6.5. The invoice shall be issued to the CUSTOMER ordering the SERVICE. If the CUSTOMER wants the invoice to be issued to a third party, the CUSTOMER must provide written consent of the person concerned.
6.6. Upon a delay in payments, the CONTRACTOR shall have the right to request default interest from the CUSTOMER of 0.15% of the outstanding amount per day for every delayed calendar day.In the payment of the debt, the fines and costs shall be calculated first, default interests second and, lastly, the core debt.
6.7. If the CUSTOMER delays paying the invoice for more than 30 days, the CONTRACTOR shall have the right to transfer the claim against the CUSTOMER to third parties. The CUSTOMER shall be obliged to pay all expenses arising from the collection of the debt, and, additionally, the delay in the payment of an invoice may lead to the publication of the CUSTOMER’s data in the Credit Register.
7.1.1. The CONTRACTOR’s liability for the damages caused to the CUSTOMER shall be limited to the price of the SERVICE.
7.2. The PARTIES shall submit complaints to each other by e-mail to the e-mail address indicated in the OFFER. The submitter of the complaint shall be required to provide evidence (including pictures, samples etc.) for poor-quality PUBLICATIONS. The CUSTOMER shall submit complaints no later than within seven days from the delivery/receipt of the PUBLICATIONS.
7.3. The recipient of the PUBLICATIONS shall undertake to inform the carrier and the CONTRACTOR of any external damage of the goods upon unloading or immediately after the end of loading, and make the corresponding written mark on the delivery note before signing an acknowledgement of receipt.
7.4. The CONTRACTOR shall reply to the CUSTOMER’s complaint within 14 days.
7.5. If the CONTRACTOR agrees with the CUSTOMER’s complaints regarding the deficiencies of the PUBLICATION, the Parties shall agree on the manner of elimination of the consequences of the defects, and on an elimination time schedule. If the CONTRACTOR agrees to eliminate the deficiency of the PUBLICATION within a reasonable time, the CUSTOMER shall not have the right to reduce the price of the SERVICE or refuse to accept the CONTRACTOR’s corresponding proposal.
7.6. The CUSTOMER shall return the PUBLICATIONS not conforming to the terms and conditions of the contract to the CONTRACTOR within 14 days of the delivery thereof. The PUBLICATIONS to be returned shall be delivered to the CONTRACTOR by a corresponding delivery note. The signature of the delivery note shall not be considered a CONTRACTOR’s acceptance of work deficiencies.
7.7. Non-conformity of individual copies shall not be considered a non-conformity of the entire circulation.
7.8. The CONTRACTOR shall not be liable for a lack of conformity of the PUBLICATIONS with the contract due to deficiencies or inaccurate instructions provided by the CUSTOMER. Minor differences in the outcome of the PUBLICATIONS agreed between the PARTIES shall not entitle the CUSTOMER to submit a complaint.
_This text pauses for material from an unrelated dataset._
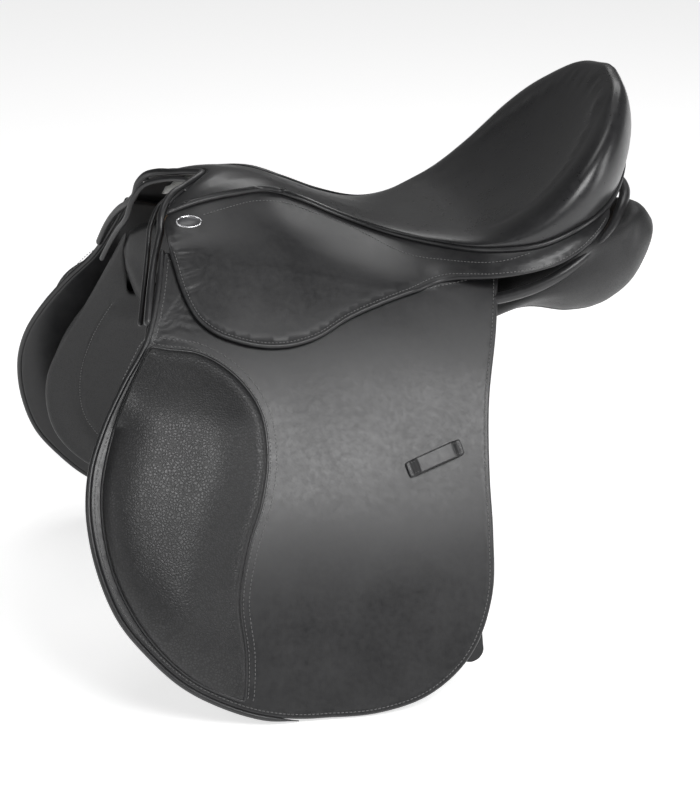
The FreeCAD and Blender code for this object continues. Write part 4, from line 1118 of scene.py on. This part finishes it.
PANEL = [
    (205, [(72, 76), (84, 50), (96, 36), (100, 34), (92, 50), (86, 60), (78, 76)]),
    (197, [(68, 82), (86, 40), (104, 14), (114, 10), (96, 36), (86, 56), (74, 82)]),
    (120, [(52, 66), (60, 30), (90, 2), (119, 3), (98, 34), (84, 56), (68, 70)]),
    (40, [(33, 50), (36, 14), (78, 0), (120, 3), (110, 34), (94, 54), (60, 64)]),
    (-40, [(32, 48), (34, 12), (76, 0), (120, 4), (112, 36), (94, 56), (60, 66)]),
    (-96, [(32, 52), (34, 26), (74, 18), (112, 29), (114, 44), (94, 60), (60, 70)]),
    (-130, [(32, 62), (34, 36), (74, 29), (120, 39), (140, 54), (132, 72), (66, 80)]),
    (-170, [(33, 78), (35, 42), (74, 25), (124, 36), (150, 70), (144, 92), (72, 98)]),
    (-208, [(37, 98), (39, 56), (76, 32), (122, 44), (141, 80), (134, 103), (80, 112)]),
    (-236, [(46, 110), (48, 78), (80, 55), (112, 66), (126, 94), (116, 116), (80, 120)]),
    (-247, [(60, 107), (62, 88), (82, 74), (104, 84), (112, 98), (104, 108), (82, 114)]),
    (-252, [(72, 102), (74, 94), (84, 86), (94, 92), (98, 98), (94, 104), (84, 106)]),
]


def make_panels():
    sides = 64
    stations = PANEL[::-1]
    rings = np.array([path([(y, z) for y, z in ring], 1, closed=True, count=sides) for _, ring in stations])
    places = np.array([x for x, _ in stations], float)
    xs = np.concatenate([np.linspace(-252, -240, 5)[:-1], np.linspace(-240, 205, 90)])
    columns = spline(places, rings, xs)
    solid = [np.concatenate([np.full((sides, 1), x), ring], axis=1) for x, ring in zip(xs, columns)]
    pad = skin(solid, (solid[0].mean(0) - (3, 0, 0), solid[-1].mean(0) + (4, 0, 0)))
    for piece in pair("panel_pad", pad, PANEL_LEATHER, on_root("panel_leather", "panel")):
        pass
    seam_at = int(sides * 0.36)
    low = np.array([ring[seam_at] for ring in solid])[6:60]
    middle = np.array([ring.mean(0) for ring in solid])[6:60]
    out = low - middle
    out /= np.linalg.norm(out, axis=1)[:, None]
    pair("panel_rear_seam", tube(path(low - out * 0.3, 4), 1.1, 8), ROLL_LEATHER, on_root("panel_leather"))
    left = [(-60, 128, 46), (-101, 138, 53), (-128, 144, 62), (-154, 146, 75), (-179, 140, 90), (-204, 124, 107),
            (-216, 108, 118), (-228, 84, 124), (-238, 50, 126), (-241, 0, 127)]
    roll = path(left + [(x, -y, z) for x, y, z in left[-2::-1]], 3)
    end = np.minimum(np.arange(len(roll)), np.arange(len(roll))[::-1])
    piece = add_mesh("panel_top_roll", *tube(roll, 5.2 * (0.35 + 0.65 * ease(end, 0, 14)), 14), ROLL_LEATHER)
    on_root("panel_leather")(piece)


PANEL_FLAP = [
    flap_points([(0.785, 0.06), (0.82, 0.18), (0.865, 0.31), (0.918, 0.435), (0.947, 0.54), (0.947, 0.61), (0.92, 0.72),
                 (0.865, 0.80), (0.75, 0.88), (0.55, 0.92), (0.35, 0.91), (0.20, 0.85), (0.12, 0.72)]),
    flap_points([(0.08, 0.50)]), flap_points([(0.03, 0.275)]), flap_points([(0.762, 0.275)])]
SWEAT_FLAP = [
    flap_points([(0.78, 0.22), (0.88, 0.36), (0.93, 0.52), (0.90, 0.70), (0.80, 0.83), (0.62, 0.90), (0.40, 0.92),
                 (0.22, 0.87), (0.13, 0.74)]),
    flap_points([(0.09, 0.48)]), flap_points([(0.03, 0.24)])]


def make_panel_flaps():
    """The thin stuffed part of the panel under the flap; its inner face has a sewn seam with fine puckers."""
    outline = counterclockwise(soften(joined(PANEL_FLAP, 3), 5))
    middle = 765.8
    deep = 8.4
    sewn = path(flap_points([(0.80, 0.30), (0.845, 0.42), (0.865, 0.54), (0.85, 0.66), (0.79, 0.76)]), 3)
    lines = [path([tuple(p), tuple(p + q)], 3) for p, q in
             zip(sewn[2::2], np.stack([-9 - 3 * np.sin(np.arange(len(sewn[2::2])) * 2.1),
                                       -6 - 2 * np.cos(np.arange(len(sewn[2::2])) * 1.7)], axis=1))]

    def front(flat, d):
        return deep * (0.35 * dome(d, 4) + 0.65 * ease(d, 1, 26))

    def back(flat, d):
        return (deep * (0.35 * dome(d, 4) + 0.65 * ease(d, 1, 30)) - 1.4 * dent(flat, sewn, 2.4)
                - creases(flat, lines, 1.0, 0.5))

    low, high = sewn.min(0) - 16, sewn.max(0) + 6
    shape = slab(outline, barrel(middle), front, back, 5, rings=(0.6, 1.6, 3.2, 5.5), extra=patch(low, high, 2.2))
    for piece in pair("panel_flap_pad", shape, PANEL_LEATHER, on_root("panel_leather", "panel_flap")):
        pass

    def inner(flat):
        points, normals = barrel(middle - deep + 1.1)(flat)
        return points, -normals

    pair("panel_flap_stitches", seam(sewn, inner, 0.0), THREAD, on_root("panel_leather"))


def make_sweat_flaps():
    outline = counterclockwise(soften(joined(SWEAT_FLAP, 3), 4))
    half = 1.25

    def face(flat, d):
        return half * dome(d, half) - 0.25 * np.exp(-((d - 4) / 0.6) ** 2)

    shape = slab(outline, barrel(776.55), face, lambda flat, d: half * dome(d, half), 6, rings=(0.4, 1.2, 2.6, 4, 5.4))
    pair("sweat_flap_leather", shape, GIRTH_LEATHER, on_root("girth_leather", "sweat_flap"))
    row = shrink(outline, 4, True)
    pair("sweat_flap_stitches", seam(np.concatenate([row, row[:1]]), barrel(777.75), 0.0, pitch=4), THREAD,
         on_root("girth_leather"))


# ---------------------------------------------------------------- stud on the skirt

def make_badges():
    """An oval stud with a bright rim and a plain dark field."""
    low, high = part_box("badge_stud_left")
    centre = np.array([(a + b) / 2 / MM for a, b in zip(low, high)])
    spot, normal = skirt_place(centre[None, [0, 2]])
    normal = normal[0]
    spot = spot[0] + normal * SKIRT_THICK / 2
    along = np.cross((0.0, 0.0, 1.0), normal)
    along /= np.linalg.norm(along)
    along *= -np.sign(along[0])
    up = np.cross(normal, along)
    up *= np.sign(up[2])
    profile = [(0.97, -0.6), (1.0, 0.3), (0.99, 0.9), (0.955, 1.25), (0.91, 1.3), (0.875, 1.05), (0.86, 0.75),
               (0.83, 0.8), (0.65, 1.25), (0.4, 1.55), (0.15, 1.7)]
    turns = np.linspace(0, 2 * math.pi, 64, endpoint=False)
    rings = []
    for share, height in profile:
        ring = (spot + normal * height + share * 12 * np.cos(turns)[:, None] * along
                + share * 7.5 * np.sin(turns)[:, None] * up)
        rings.append(ring)
    points, faces = skin(rings, (spot - normal * 0.6, spot + normal * 1.72))
    slots = []
    for face in faces:
        ring = min(index // 64 if index < 64 * len(profile) else len(profile) for index in face)
        slots.append(1 if ring >= 6 else 0)
    for k, face in enumerate(faces):
        if 64 * len(profile) in face:
            slots[k] = 0
    pair("badge_stud_oval", (points, faces), [STUD_METAL, STUD_FIELD], on_root("stud_metal", "badge_stud"), slots)


# ---------------------------------------------------------------- finishes of the nodes that stay

FINISHES = {
    "billet_front": GIRTH_LEATHER, "billet_middle": GIRTH_LEATHER, "billet_rear": GIRTH_LEATHER,
    "billet_tops": GIRTH_LEATHER, "buckle_guard": GIRTH_LEATHER, "girth_webs": WEBBING, "seat_webs": WEBBING,
    "seat_cross_web": WEBBING, "tree_head": WOOD, "tree_cantle": WOOD, "tree_rail": WOOD, "head_plate": STEEL,
    "gullet_plate": STEEL, "tree_spring": STEEL, "tree_rivets": BAR_STEEL, "stirrup_bar": BAR_STEEL,
    "stirrup_catch": BAR_STEEL, "catch_pin": BAR_STEEL, "gullet_stud": STUD_METAL}


def finish_nodes():
    for name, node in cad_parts.items():
        material = FINISHES.get(name.removesuffix("_left").removesuffix("_right"))
        if material:
            node.data.materials.clear()
            node.data.materials.append(material)


# ---------------------------------------------------------------- floor, light, camera

def make_stage():
    floor_z = CAD_BOX[0][2] - 0.002
    mesh = bpy.data.meshes.new("floor")
    wide = 30
    mesh.from_pydata([(x, y, floor_z) for x, y in ((-wide, -wide), (wide, -wide), (wide, wide), (-wide, wide))],
                     [], [(0, 1, 2, 3)])
    floor = bpy.data.objects.new("floor", mesh)
    material, tree, shader = new_material("pale_floor", 0.9)
    shader.inputs["Base Color"].default_value = (0.86, 0.86, 0.86, 1)
    shader.inputs["Emission Color"].default_value = (1, 1, 1, 1)
    shader.inputs["Emission Strength"].default_value = 0.68
    mesh.materials.append(material)
    bpy.context.scene.collection.objects.link(floor)


def soft_light(name, place, aim, wide, tall, watts):
    data = bpy.data.lights.new(name, "AREA")
    data.shape = "RECTANGLE"
    data.size = wide
    data.size_y = tall
    data.energy = watts
    lamp = bpy.data.objects.new(name, data)
    lamp.location = place
    lamp.rotation_euler = (Vector(aim) - Vector(place)).to_track_quat("-Z", "Y").to_euler()
    bpy.context.scene.collection.objects.link(lamp)


def make_light():
    world = bpy.data.worlds.new("pale_room")
    world.use_nodes = True
    background = world.node_tree.nodes["Background"]
    background.inputs["Color"].default_value = (1, 1, 1, 1)
    background.inputs["Strength"].default_value = 0.11
    bpy.context.scene.world = world
    bpy.context.scene.view_settings.view_transform = "Standard"
    soft_light("key_over_side", (-0.5, 2.3, 1.65), (0, 0.2, -0.05), 1.3, 1.0, 44)
    soft_light("top", (0.1, 0.1, 2.4), (0, 0, 0.1), 0.7, 1.3, 9)
    soft_light("fill_rear", (-1.9, 1.0, 0.6), (-0.2, 0.1, 0.1), 0.6, 1.2, 12)
    soft_light("fill_front", (1.7, 1.3, 0.7), (0.1, 0.1, 0), 0.8, 1.2, 7)
    soft_light("rim_over_back", (-0.8, -1.4, 1.7), (0, 0, 0.05), 1.6, 0.8, 10)


def make_camera():
    turn, rise, far = math.radians(13), math.radians(18), 3.0
    target = Vector((0.010, 0, -0.080))
    back = Vector((math.sin(turn) * math.cos(rise), math.cos(turn) * math.cos(rise), math.sin(rise)))
    data = bpy.data.cameras.new("camera")
    data.sensor_width = 36
    data.lens = 143.1
    camera = bpy.data.objects.new("camera", data)
    camera.location = target + back * far
    camera.rotation_euler = (-back).to_track_quat("-Z", "Y").to_euler()
    bpy.context.scene.collection.objects.link(camera)
    bpy.context.scene.camera = camera


make_camera()
make_stage()
make_light()
make_flaps()
make_knee_rolls()
make_keepers()
make_skirts()
make_seat()
make_seat_foam()
make_welts()
make_pommel_binding()
make_cantle_facing()
make_panels()
make_panel_flaps()
make_sweat_flaps()
make_badges()
finish_nodes()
7.9. If the CONTRACTOR does not agree with the CUSTOMER’s complaints regarding the non-conformity of the PUBLICATIONS, the PARTIES shall commission an expert opinion from an independent expert (the Expert Committee of the AEPPI shall be consulted and its composition shall be acceptable to both parties). The expenses relating to the expert assessment shall be covered by the party who loses the debate. The expert opinion is definitively binding on the Parties and shall not be subject to challenge.
7.10. If the CONTRACTOR and the CUSTOMER cannot reach an agreement through negotiations, the solutions shall be resolved in Harju County Court.
8.2. The risk of accidental destruction of and product liability for the Works and the product shall be transferred to the CUSTOMER upon submission of the PUBLICATIONS. The time of submission shall be the time when the CUSTOMER or any person authorised by the CUSTOMER accepts or should have accepted the PUBLICATIONS in compliance with the contract. The ownership of the Works shall be transferred to the CUSTOMER when the agreed price has been paid in full by the CUSTOMER (including any possible default interest and storage expenses) unless the Parties have agreed otherwise.
8.3. The CUSTOMER shall be responsible for making sure that, on the part of the CUSTOMER, third party rights are not violated in connection with the performance of the SERVICE.
8.4. If the CUSTOMER has provided the CONTRACTOR with materials for the provision of the SERVICE (including pre-production) but has then waived the SERVICES ordered, the CUSTOMER must, within a period of not less than 1 (one) month, remove its materials from the CONTRACTOR’s premises or pay for the storage according to the price list established by the CONTRACTOR. If the CUSTOMER has not removed its material within 6 (six) months, the CONTRACTOR shall have the right to realise or dispose of such material.
9.2. The Party whose activities are hindered by force majeure is obliged to notify the other party thereof in writing at the earliest opportunity.
10.2. It shall be the CUSTOMER’s duty to assign the original material (print file) of the competed WORKS to the relevant institutions as prescribed by the legislation of the Republic of Estonia unless the PARTIES have agreed otherwise.